Catholics celebrate new parish in county

After serving Holy Communion recently, the Rev. Joseph “Jay” DeFolco saw a woman with tears in her eyes.

“She had lived in Lake Stevens over 40 years, praying all these years for her own church,” the priest said. “Now, Mass is available near her home.”

There’s news in Snohomish County’s Catholic community. At a time when the church has been hammered by glaring revelations of sexual abuse by clergy, it’s welcome news.

For more than 100 years, Catholics in Granite Falls have been served by Holy Cross Church. Until this summer, Holy Cross wasn’t a full-fledged parish, but a mission or satellite of St. Michael’s in Snohomish.

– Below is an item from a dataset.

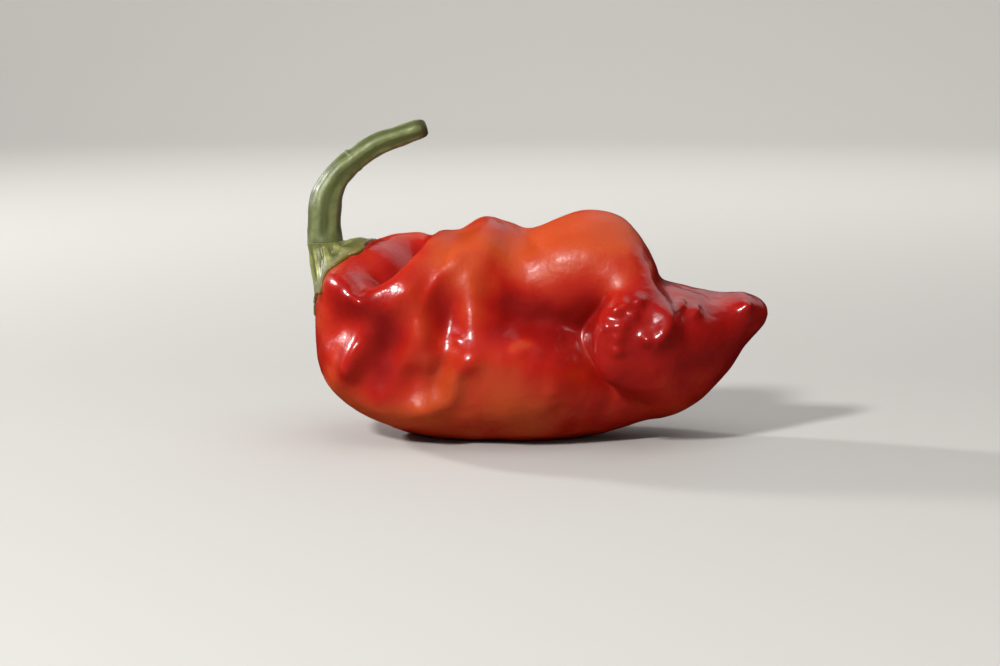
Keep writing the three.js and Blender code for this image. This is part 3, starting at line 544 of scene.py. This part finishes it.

That changed July 1. The Archdiocese of Seattle, which covers all of Western Washington and serves 548,900 Catholics, recognized Holy Cross as its own parish. In September, Holy Cross began holding services in Lake Stevens at North Lake Middle School.

By 2006, Holy Cross is expected to have a new church on 31 acres the archdiocese acquired near the Lochsloy Store on Highway 92 near Lake Stevens.

The parish will bring the old with the new. In the first phase, plans call for the old Granite Falls church to be moved to the site, and for a multipurpose hall to be built. The old church will be a chapel for weddings and small gatherings, said DeFolco, the full-time pastor at St. Michael’s.

Eventually, there will be a new 700-seat church. The future may also bring a Catholic school.

“We have the room, and the dream is there,” said Fran Shriver of Granite Falls.

For a dozen years, she and her husband, Joseph, have attended Holy Cross in Granite Falls. Now they sing in the choir at the middle school and are active in the new Holy Cross parish council.

“We are really excited about the new parish,” Shriver said. “People from Lake Stevens didn’t have a place. They were scattered to the four winds.”

With Lake Stevens as its center, Holy Cross parish will draw from areas served by St. Michael’s in Snohomish, Our Lady of Perpetual Help in Everett, St. Mary’s in Marysville and Immaculate Conception in Arlington.

The Lake Stevens School District has a history of providing churches with space for weekend use, said Arlene Hulten, community services manager with the district. Fees are set under a facilities use policy, she said.

Transforming a public school cafeteria into a Catholic church is a logistical challenge. “We have a little trailer with everything in there,” said Shriver, describing how the altar, banners and music equipment are brought in each week.

Holy Cross also has parish offices at 1805 Main St. in downtown Lake Stevens.

DeFolco said 320 people were at Masses between Lake Stevens and Granite Falls last week. “We’re finding that close to half the people coming were not regular members of any particular church,” he said. “We even have some non-Catholics who have come to learn.”

Steve Homiack, administrator for the new parish, is saying goodbye to Immaculate Conception in Everett, where his family has gone to church for years.

“Because Lake Stevens now has its own church, living in that area I think makes it a little more special,” said Homiack, whose 8-year-old daughter starts religious education at Holy Cross this weekend. “We have coffee and doughnuts afterward, just like when we attend at Immaculate. It’s great seeing this community come into its own.”

In a week when the Seattle archdiocese announced that John Cornelius, a priest accused of abusing a number of boys in the 1970s and ’80s, had been defrocked, DeFolco said Thursday that “the greatest emotion I’ve been feeling over the situation is one of sadness.”

“I’m happy the archbishop here has chosen to be very open,” DeFolco added. The archdiocese, headed by Archbishop Alex Brunett, last week released a 15-page report on sexual abuse.

“We have to regain the confidence of our community,” DeFolco said. “We pray for healing, we pray for reconciliation and we pray that we’ve learned.”

“We started three new parishes this year,” said Greg Magnoni, a spokesman with the archdiocese. “That’s a sign of real life and real growth in the church.”

Magnoni expects Holy Cross to grow into a “good-sized parish, 1,500 families.”

“It’s the idea of building community,” Shriver said. “It’s exciting to be in on the ground floor of it.”